# SOURCE DATA

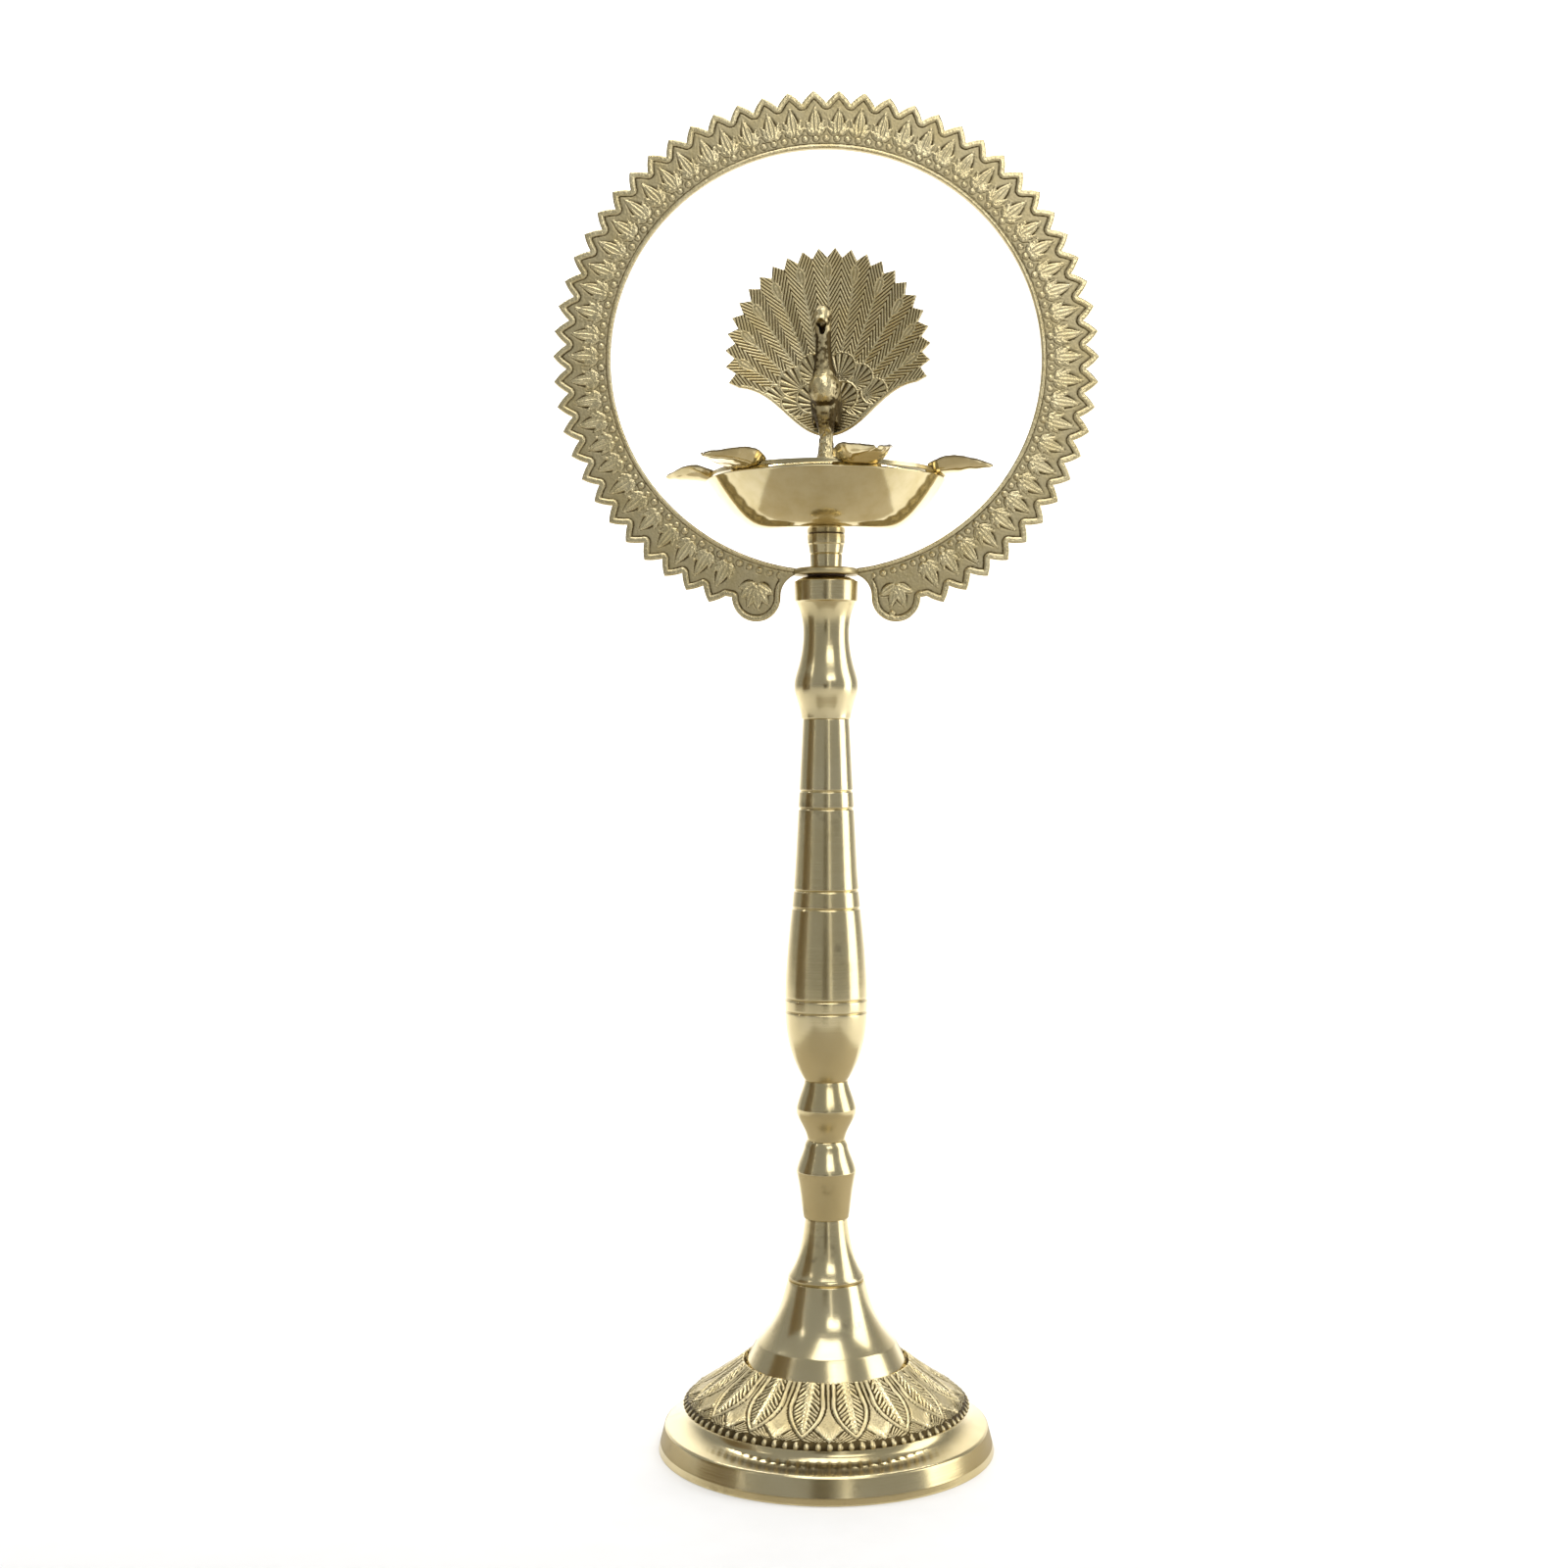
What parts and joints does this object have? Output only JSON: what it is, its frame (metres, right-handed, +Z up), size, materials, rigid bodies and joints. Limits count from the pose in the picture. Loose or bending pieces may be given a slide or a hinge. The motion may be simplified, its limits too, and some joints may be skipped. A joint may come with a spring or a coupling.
{
  "type": "standing oil lamp",
  "caption": "Standing brass oil lamp: turned column on a lotus foot, wick bowl with spouts, peacock finial inside a toothed halo.",
  "frame": {"origin": "centre of the foot on the floor", "axes": "+Z up the column, +X along the halo's plane to the right of a viewer who faces the lamp, +Y away from that viewer"},
  "size_m": [0.246, 0.1506, 0.6099],
  "materials": {
    "turned_brass": "polished",
    "cast_brass": "as cast, brushed",
    "rod_steel": "zinc plated",
    "washer_leather": "oiled"
  },
  "bodies": {
    "stand": {"foot_ring": "turned_brass", "lotus_skirt": "cast_brass", "base_cone": "turned_brass", "base_neck": "turned_brass", "lower_knop": "turned_brass", "upper_knop": "turned_brass", "shaft": "turned_brass", "capital": "turned_brass", "tie_rod": "rod_steel", "clamp_bar": "rod_steel", "clamp_washer": "rod_steel", "clamp_nut": "rod_steel", "halo_washer": "washer_leather"},
    "halo_ring": {"halo": "cast_brass"},
    "stem_seat": {"stem_washer": "washer_leather"},
    "stem": {"bowl_stem": "turned_brass", "bowl_washer": "washer_leather", "post_washer": "washer_leather", "bowl_post": "turned_brass"},
    "bowl": {"oil_bowl": "turned_brass"},
    "finial_seat": {"finial_washer": "washer_leather"},
    "peacock": {"peacock_body": "cast_brass", "peacock_tail": "cast_brass", "tail_rivets": "turned_brass"}
  },
  "joints": [
    {"name": "halo_swivel", "type": "hinge", "parent": "stand", "child": "halo_ring", "pos_m": [0, 0, 0.3918], "axis": [0, 0, 1], "continuous": true},
    {"name": "stem_lift", "type": "slide", "parent": "stand", "child": "stem_seat", "axis": [0, 0, 1], "range_m": [0, 0.01375]},
    {"name": "stem_turn", "type": "hinge", "parent": "stem_seat", "child": "stem", "pos_m": [0, 0, 0.3953], "axis": [0, 0, 1], "range_deg": [0, 3960.5]},
    {"name": "bowl_swivel", "type": "hinge", "parent": "stem", "child": "bowl", "pos_m": [0, 0, 0.4106], "axis": [0, 0, 1], "continuous": true},
    {"name": "finial_lift", "type": "slide", "parent": "stem", "child": "finial_seat", "axis": [0, 0, 1], "range_m": [0, 0.00875]},
    {"name": "finial_turn", "type": "hinge", "parent": "finial_seat", "child": "peacock", "pos_m": [0, 0, 0.438], "axis": [0, 0, 1], "range_deg": [0, 2520.5]}
  ],
  "couplings": [
    {"joint": "stem_turn", "follows": "stem_lift", "rad_per_m": 5026.5},
    {"joint": "finial_turn", "follows": "finial_lift", "rad_per_m": 5026.5}
  ]
}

# EXERCISE TASK
Copy all lines from the material that hold "bodies".

# EXERCISE RESPONSE
What parts and joints does this object have? Output only JSON: what it is, its frame (metres, right-handed, +Z up), size, materials, rigid bodies and joints. Limits count from the pose in the picture. Loose or bending pieces may be given a slide or a hinge. The motion may be simplified, its limits too, and some joints may be skipped. A joint may come with a spring or a coupling.
  "bodies": {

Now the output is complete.